-- Problem to solve --
Set down the lines from the one containing "bite_cutters();" to the one containing "world = obj.matrix_world.copy()", both lines included, exactly as they stand and with no other lines.

◇ ◇ ◇ ◇

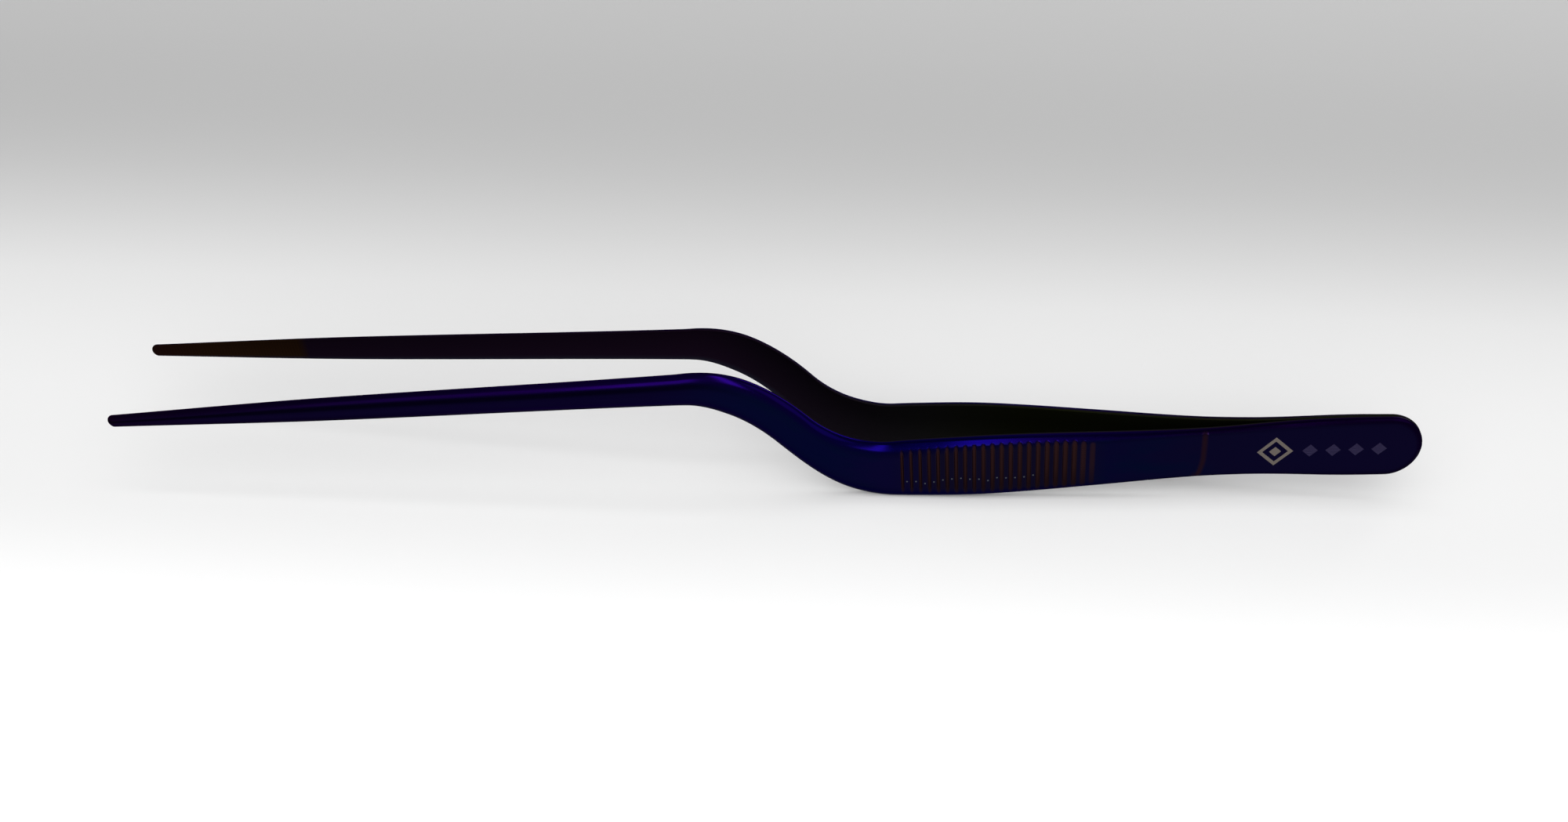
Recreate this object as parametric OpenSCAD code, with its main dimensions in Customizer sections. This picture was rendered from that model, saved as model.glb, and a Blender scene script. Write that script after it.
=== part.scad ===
// Bayonet tweezers: two mirrored spring arms joined at the butt, an offset bend ahead of the
// ribbed grips, and long tapering tips with fine cross grooves on their inner faces.
// +X points to the butt, -X to the tips, +Z is up across the width of the arms, and the arms
// open along Y. The tweezers stand on the lower edges of the grips, with z = 0 under them.
// Distances named *_d are measured along X from the butt end towards the tips.

/* [Length] */
// Length from the tips to the butt end
overall_l = 200; // [190:1:220]
// Distance from the butt end to the seam where each arm starts to flex
seam_d = 32.5; // [28:0.5:36]
// Distance from the butt end to the start of the offset bend
bend_d = 79; // [76:1:82]
// Length of each of the two curves that make up the offset bend
bend_run = 16; // [14:1:18]

/* [Side view] */
// Rise of the handle towards the butt, in degrees
handle_tilt = 4; // [2:0.5:6]
// Fall of the long shaft towards the tips, in degrees
shaft_tilt = 5.3; // [3:0.1:7]
// Steepest angle of the offset bend, in degrees
bend_angle = 44; // [30:0.5:46]
// Width of an arm near the butt end
butt_w = 11; // [9:0.1:12]
// Width of an arm at the waist, beside the seam
waist_w = 9; // [7:0.1:10]
// Width of an arm at the middle of the grip
grip_w = 11.1; // [9.5:0.1:12]
// Width of an arm at the front of the grip
front_w = 10.6; // [8.5:0.1:12]
// Width of an arm in the middle of the offset bend
bend_w = 6.8; // [5.5:0.1:8]
// Width of the shaft where it leaves the bend
root_w = 5.5; // [4.5:0.1:6.5]
// Width of the shaft where its long taper turns into the fine tip
shaft_w = 4.2; // [3:0.1:5]
// Width of the tip before its end is rounded off
tip_w = 2; // [1.2:0.1:2.4]
// Length of the rounded butt end
butt_round = 5; // [4:0.1:8]
// Length of the rounded tip end
tip_round = 0.9; // [0.6:0.1:1.4]
// Depth of the small flat worn on the lower edge of each grip
rest_depth = 0.1; // [0.05:0.01:0.2]

/* [Plan view] */
// Thickness of an arm at the butt end
end_t = 0.8; // [0.6:0.05:1.2]
// Thickness of an arm beside the seam
seam_t = 1.35; // [1.1:0.05:1.6]
// Thickness of an arm at the grip
grip_t = 1.7; // [1.3:0.05:1.9]
// Thickness of an arm along the shaft
shaft_t = 1.35; // [1:0.05:1.6]
// Thickness of an arm at the tip
tip_t = 1; // [0.8:0.05:1.2]
// Length over which the two butts lie face to face
joined_l = 16; // [12:1:18]
// Angle at which each arm leaves the joined butt, in degrees
lead_angle = 4.7; // [3:0.1:5.5]
// Angle between each shaft and the middle plane, in degrees
arm_angle = 2.3; // [1.8:0.1:3]
// Distance from the butt end to the place where the lead angle eases into the arm angle
ease_d = 63; // [56:1:66]
// Length of the curve at each change of angle
ease_run = 10; // [8:1:14]
// Gap left at the seam, so that the flexing arm clears the butt
seam_gap = 0.1; // [0.08:0.01:0.2]

/* [Grip ribs] */
// Number of grooves across each grip
rib_n = 22; // [10:1:22]
// Distance between neighbouring grooves
rib_pitch = 1.37; // [1.2:0.01:1.37]
// Radius of the round cutter that makes a groove
rib_r = 0.5; // [0.3:0.05:0.55]
// Depth of a groove
rib_depth = 0.2; // [0.1:0.01:0.25]
// Distance from the butt end to the groove nearest the butt
rib_d = 49.3; // [47:0.1:50]
// Plain margin between the grooves and the lower edge
rib_low_margin = 1; // [0.5:0.1:2]
// Plain margin between the grooves and the upper edge
rib_top_margin = 1; // [0.5:0.1:2]

/* [Tip grooves] */
// Length of the grooved zone on the inner face of each tip
bite_l = 25.5; // [15:0.5:28]
// Distance between neighbouring cross grooves
bite_pitch = 0.5; // [0.4:0.05:1]
// Depth of a cross groove
bite_depth = 0.1; // [0.05:0.01:0.15]

/* [Hidden] */
steel_blue = [0.13, 0.10, 0.42];
steel_violet = [0.30, 0.12, 0.50];

// width and thickness of an arm, as [distance from the butt end, full size] stations
waist_d = seam_d;
widths = [[0, butt_w], [8, butt_w], [waist_d, waist_w], [66, grip_w], [76.5, front_w],
          [bend_d + 5, 0.9 * front_w], [bend_d + bend_run, bend_w],
          [bend_d + 1.5 * bend_run, bend_w], [bend_d + 2 * bend_run + 2, root_w],
          [overall_l - 35, shaft_w], [overall_l, tip_w]];
thicks = [[0, end_t], [20, seam_t], [seam_d, seam_t], [48, grip_t], [bend_d, grip_t],
          [bend_d + 2 * bend_run, shaft_t], [overall_l - 1, tip_t], [overall_l, 0.7 * tip_t]];

// slope of a smooth curve through the stations p at station i, level wherever the chords turn
function chord(p, i) = (p[i + 1][1] - p[i][1]) / (p[i + 1][0] - p[i][0]);
function station_slope(p, i) =
    i == 0 ? chord(p, 0) :
    i == len(p) - 1 ? chord(p, i - 1) :
    let (a = chord(p, i - 1), b = chord(p, i)) a * b <= 0 ? 0 : 2 * a * b / (a + b);

// value at distance d of the smooth curve through the stations p (a cubic per span)
function along(p, d, i = 0) =
    i < len(p) - 2 && d > p[i + 1][0] ? along(p, d, i + 1) :
    let (h = p[i + 1][0] - p[i][0], u = (d - p[i][0]) / h)
    p[i][1] * (1 + 2 * u) * pow(1 - u, 2) + p[i + 1][1] * u * u * (3 - 2 * u)
    + h * u * (1 - u) * ((1 - u) * station_slope(p, i) - u * station_slope(p, i + 1));

// a line that is level up to u = 0, curves over the length run, then rises 1 per 1
function ramp(u, run) = u <= 0 ? 0 : u < run ? u * u / (2 * run) : u - run / 2;
function ramp_slope(u, run) = min(max(u / run, 0), 1);

// spine of an arm in side view: handle line, two curves of the bend, shaft line
rise_in = tan(bend_angle) + tan(handle_tilt);
rise_out = tan(bend_angle) + tan(shaft_tilt);
function spine_z(d) = -tan(handle_tilt) * d + rise_in * ramp(d - bend_d, bend_run)
    - rise_out * ramp(d - bend_d - bend_run, bend_run);
function spine_slope(d) = -tan(handle_tilt) + rise_in * ramp_slope(d - bend_d, bend_run)
    - rise_out * ramp_slope(d - bend_d - bend_run, bend_run);

// share of the full width left by the elliptical rounding at both ends
function end_share(u, run) = u >= run ? 1 : sqrt(max(0, 1 - pow(1 - u / run, 2)));
function half_width(d) = along(widths, d) / 2 * end_share(d, butt_round)
    * end_share(overall_l - d, tip_round);

// edge points of the side outline: side is 1 for the upper edge and -1 for the lower one
function x_at(d) = overall_l / 2 - d;
function edge_point(d, side) =
    let (s = spine_slope(d), k = side * half_width(d) / sqrt(1 + s * s))
    [x_at(d) + k * s, spine_z(d) + k];

round_steps = [for (a = [0:15:75]) 1 - cos(a)];
side_d = concat(
    [for (s = round_steps) butt_round * s],
    [for (d = [butt_round : 4 : bend_d - 6]) d],
    [for (d = [bend_d - 4 : 1.5 : bend_d + 2 * bend_run + 4]) d],
    [for (d = [bend_d + 2 * bend_run + 8 : 6 : overall_l - 6]) d],
    [for (i = [5:-1:0]) overall_l - tip_round * round_steps[i]]);
last = len(side_d) - 1;

// the outline is lowered until its grips reach rest_depth below z = 0, where it is cut level
low_z = min([for (d = side_d) edge_point(d, -1)[1]]) + rest_depth;
function resting(p) = [p[0], max(p[1] - low_z, 0)];

// inner face of an arm in plan: joined, leading away, then along the shaft
lead_rise = tan(lead_angle);
arm_rise = tan(arm_angle);
function inner_y(d) = lead_rise * ramp(d - joined_l, ease_run)
    - (lead_rise - arm_rise) * ramp(d - ease_d, ease_run);
function inner_slope(d) = lead_rise * ramp_slope(d - joined_l, ease_run)
    - (lead_rise - arm_rise) * ramp_slope(d - ease_d, ease_run);
function outer_y(d) = inner_y(d) + along(thicks, d);

module side_outline() {
    polygon(concat(
        [for (i = [0:last]) resting(edge_point(side_d[i], 1))],
        [for (i = [last - 1:-1:1]) resting(edge_point(side_d[i], -1))]));
}

module plan_outline(d0, d1) {
    steps = concat([d0], [for (d = [ceil((d0 + 1) / 3) * 3 : 3 : d1 - 1.2]) d],
                   d1 > overall_l - 1 ? [overall_l - 1, d1] : [d1]);
    n = len(steps) - 1;
    polygon(concat(
        [for (i = [0:n]) [x_at(steps[i]), inner_y(steps[i])]],
        [for (i = [n:-1:0]) [x_at(steps[i]), outer_y(steps[i])]]));
}

// the stretch of one arm between two distances from the butt end, on the +Y side
module arm_stretch(d0, d1) {
    intersection() {
        rotate([90, 0, 0]) linear_extrude(height = 4 * overall_l, center = true) side_outline();
        linear_extrude(height = overall_l) plan_outline(d0, d1);
    }
}

// grooves across the grip, square to the handle's line
module rib_cutters() {
    for (i = [0 : rib_n - 1]) {
        d = rib_d + i * rib_pitch;
        half = along(widths, d) / 2;
        translate([x_at(d), outer_y(d) + rib_r - rib_depth, spine_z(d) - low_z])
            rotate([0, -handle_tilt, 0])
                translate([0, 0, rib_low_margin - half])
                    cylinder(r = rib_r, h = 2 * half - rib_low_margin - rib_top_margin, $fn = 32);
    }
}

// V grooves across the inner face of the tip
module bite_cutters() {
    side = bite_depth * sqrt(2);
    for (d = [overall_l - bite_l : bite_pitch : overall_l - 1])
        translate([x_at(d), inner_y(d), spine_z(d) - low_z])
            rotate([0, 0, 45]) cube([side, side, 2 * shaft_w], center = true);
}

module butt() {
    arm_stretch(0, seam_d - seam_gap / 2);
}

module arm() {
    difference() {
        arm_stretch(seam_d + seam_gap / 2, overall_l);
        rib_cutters();
        bite_cutters();
    }
}

module far_butt() { color(steel_blue) butt(); }
module near_butt() { color(steel_blue) mirror([0, 1, 0]) butt(); }
module far_arm() { color(steel_violet) arm(); }
module near_arm() { color(steel_violet) mirror([0, 1, 0]) arm(); }

near_butt();
far_butt();
near_arm();
far_arm();
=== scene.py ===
"""Bayonet tweezers in polished stainless steel with a blue-violet interference coat.

The CAD frame holds two butt pieces and two flexing arm pieces. Here each arm is one continuous
strip of steel, from its rounded butt to its tip, drawn in place of its butt and arm pieces, which
are hidden.

Lengths in the shape functions are in millimetres. "d" is a distance along X from the butt end
towards the tips, "f" is a share of the half width of an arm, from -1 at its lower edge to 1 at
its upper edge, and heights above the inner face of an arm are called "t".
"""

import math

import bmesh
import bpy
import numpy as np
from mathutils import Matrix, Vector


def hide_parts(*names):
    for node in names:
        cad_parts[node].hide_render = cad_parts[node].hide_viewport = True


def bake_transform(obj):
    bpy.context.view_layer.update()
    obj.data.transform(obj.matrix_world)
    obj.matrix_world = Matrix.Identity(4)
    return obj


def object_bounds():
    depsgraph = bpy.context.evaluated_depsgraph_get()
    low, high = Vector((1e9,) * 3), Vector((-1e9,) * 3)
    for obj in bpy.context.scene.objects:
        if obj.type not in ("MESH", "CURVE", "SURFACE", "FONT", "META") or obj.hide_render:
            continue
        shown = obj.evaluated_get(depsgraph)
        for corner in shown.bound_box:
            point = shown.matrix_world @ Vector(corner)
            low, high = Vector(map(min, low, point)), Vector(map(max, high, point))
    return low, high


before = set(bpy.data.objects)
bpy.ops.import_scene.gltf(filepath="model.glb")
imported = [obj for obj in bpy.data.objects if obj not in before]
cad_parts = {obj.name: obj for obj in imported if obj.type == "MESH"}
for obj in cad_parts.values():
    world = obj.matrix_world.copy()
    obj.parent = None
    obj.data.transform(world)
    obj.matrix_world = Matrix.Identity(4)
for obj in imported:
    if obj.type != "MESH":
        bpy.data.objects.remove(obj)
cad_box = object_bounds()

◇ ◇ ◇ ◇

-- Output of the task --
        bite_cutters();
    }
}

module far_butt() { color(steel_blue) butt(); }
module near_butt() { color(steel_blue) mirror([0, 1, 0]) butt(); }
module far_arm() { color(steel_violet) arm(); }
module near_arm() { color(steel_violet) mirror([0, 1, 0]) arm(); }

near_butt();
far_butt();
near_arm();
far_arm();
=== scene.py ===
"""Bayonet tweezers in polished stainless steel with a blue-violet interference coat.

The CAD frame holds two butt pieces and two flexing arm pieces. Here each arm is one continuous
strip of steel, from its rounded butt to its tip, drawn in place of its butt and arm pieces, which
are hidden.

Lengths in the shape functions are in millimetres. "d" is a distance along X from the butt end
towards the tips, "f" is a share of the half width of an arm, from -1 at its lower edge to 1 at
its upper edge, and heights above the inner face of an arm are called "t".
"""

import math

import bmesh
import bpy
import numpy as np
from mathutils import Matrix, Vector


def hide_parts(*names):
    for node in names:
        cad_parts[node].hide_render = cad_parts[node].hide_viewport = True


def bake_transform(obj):
    bpy.context.view_layer.update()
    obj.data.transform(obj.matrix_world)
    obj.matrix_world = Matrix.Identity(4)
    return obj


def object_bounds():
    depsgraph = bpy.context.evaluated_depsgraph_get()
    low, high = Vector((1e9,) * 3), Vector((-1e9,) * 3)
    for obj in bpy.context.scene.objects:
        if obj.type not in ("MESH", "CURVE", "SURFACE", "FONT", "META") or obj.hide_render:
            continue
        shown = obj.evaluated_get(depsgraph)
        for corner in shown.bound_box:
            point = shown.matrix_world @ Vector(corner)
            low, high = Vector(map(min, low, point)), Vector(map(max, high, point))
    return low, high


before = set(bpy.data.objects)
bpy.ops.import_scene.gltf(filepath="model.glb")
imported = [obj for obj in bpy.data.objects if obj not in before]
cad_parts = {obj.name: obj for obj in imported if obj.type == "MESH"}
for obj in cad_parts.values():
    world = obj.matrix_world.copy()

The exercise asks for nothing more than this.